Liputan6.com, Paris - Jacqueline Sauvage akhirnya bebas dari penjara pada 28 Desember 2016. Ia hanya menjalani dua tahun masa tahanan dari vonis 10 tahun penjara yang dijatuhkan kepadanya pada 2014 lalu. Perempuan Prancis itu terbukti bersalah membunuh suaminya sendiri.
Kebebasan perempuan 64 tahun itu tak lepas dari campur tangan Presiden Prancis Francois Hollande.
Baca Juga
Awalnya, Presiden Hollande mengeluarkan grasi parsial pada akhir Januari tapi pengadilan dua kali menolaknya. Baru-baru ini ia memberikan pengampunan secara menyeluruh.
Advertisement
"Saya memutuskan untuk memberikan pengampunan pada Jacqueline Sauvage, yang membatalkan sisa hukumannya. Grasi ini segera mengakhiri masa penahanannya," kata Presiden Prancis Francois Hollande dalam akun Twitternya, seperti dikutip dari BBC, Kamis (29/12/2016).
Dalam pernyataan yang dikeluarkan kemudian dari istana kepresidenan atau Elysee Palace, Hollande mengatakan, tempat yang pantas bagi Jacqueline Sauvage adalah bersama keluarganya, bukan di balik jeruji besi penjara.
Setelah grasi diterima, Sauvage segera keluar dari tempatnya ditahan, di Penjara Reau di tenggara Paris.
Mobil yang membawanya, bersama tiga putrinya terlihat meninggalkan kompleks penjara.
Para aktivis hak asasi manusia ikut bersorak mendengar kebebasan Sauvage. Namun, Virginie Duval, kepala serikat hakim melayangkan keberatan. Menurut dia, presiden memberikan grasi demi memuaskan publik belaka.

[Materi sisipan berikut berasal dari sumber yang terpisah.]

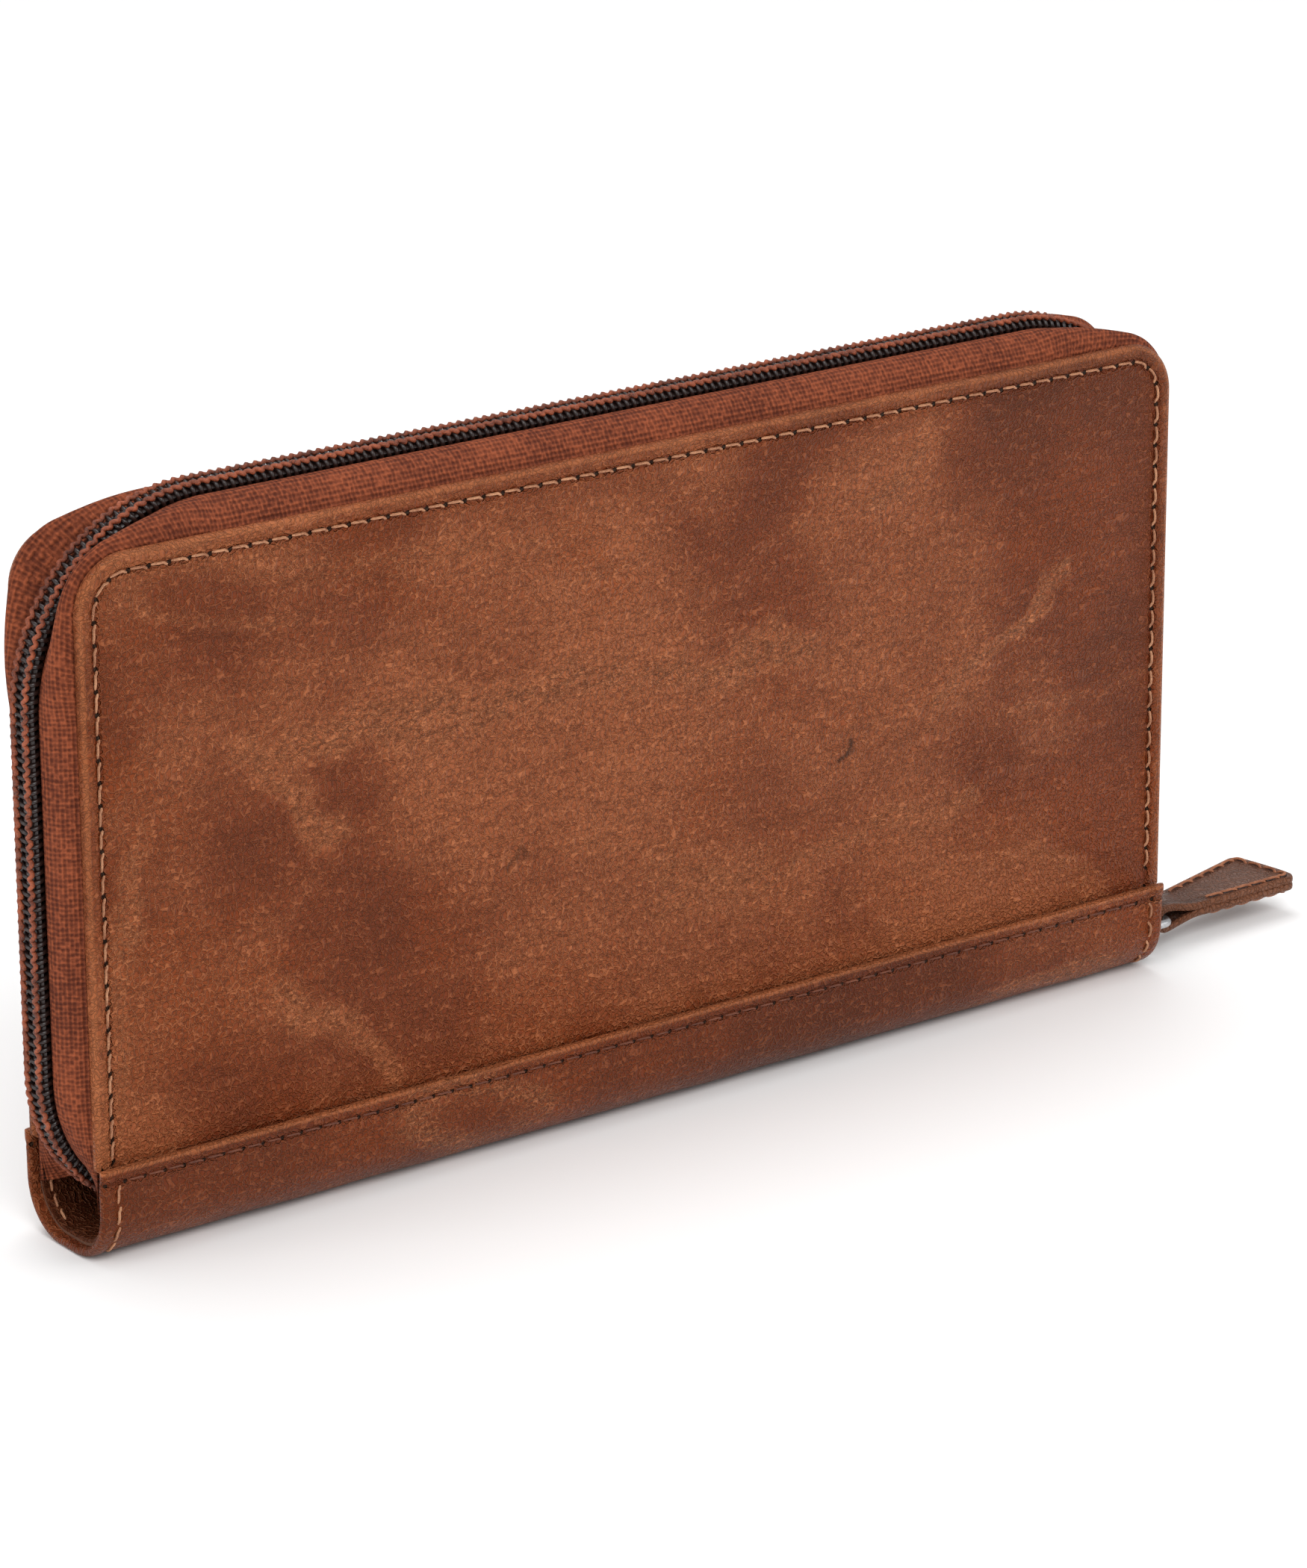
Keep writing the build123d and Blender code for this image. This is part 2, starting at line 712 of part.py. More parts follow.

Menurut Duval, presiden telah bertindak "untuk menyenangkan opini publik", menunjukkan bahwa pengadilan telah mengikuti hukum ketika menolak banding terpidana.
Pada bulan Agustus 2016, pengadilan setempat menolak permohonan pembebasan bersyarat. Putusan tersebut dikuatkan di tingkat banding.
Membunuh dengan Alasan
Tiga putri Jacqueline Sauvage selama ini berjuang demi kebebasan sang itu. Alasaannya, pembunuhan yang dilakukan perempuan itu punya alasan kuat.
Menurut mereka, sang ibu diperlakukan dengan brutal selama perkawinan -- yang berlangsung selama 47 tahun -- oleh suaminya, Norbert Marot. Sauvage bahkan empat kali dirawat di rumah sakit karena menjadi korban kekerasan dalam rumah tangga.
Tak hanya itu, anak lelakinya juga jadi korban KDRT, sementara dua dari tiga anak perempuannya mengalami pelecehan seksual.
Puncaknya terjadi pada 9 September 2012, sang putra yang tak lagi tahan memutuskan gantung diri. Sehari kemudian Sauvage menembak suaminya dari belakang. Tiga peluru bersarang di tubuh korban.
Pengadilan menolak upaya banding Jacqueline Sauvage dengan alasan terdakwa tak menunjukkan penyesalan. Selain itu, menurut hakim, perempuan itu tak boleh hidup di lingkungan -- yang disebabkan peliputan media, "berisiko menempatkan posisinya sebagai korban."
Namun, kasus Sauvage menarik dukungan 434 ribu orang yang menandatangani petisi di dunia maya, termasuk puluhan anggota parlemen dari kubu kanan maupun kiri.
Kasus itu juga menarik perhatian Presiden Prancis yang kemudian bertemu dengan tiga putri Sauvage dan memberikannya pengampuna sebagian -- yang meski ada dalam konstitusi namun jarang digunakan.
Pada awalnya, grasi sebagian yang diberikan pada Januari dilakukan untuk mengurangi hukumannya hingga ke level minimum -- yang memungkinkan peradilan untuk memutuskan kapan terpidana harus dibebaskan.
Namun, karena pengadilan menolak, grasi penuh diberikan presiden Prancis pada Jacqueline Sauvage.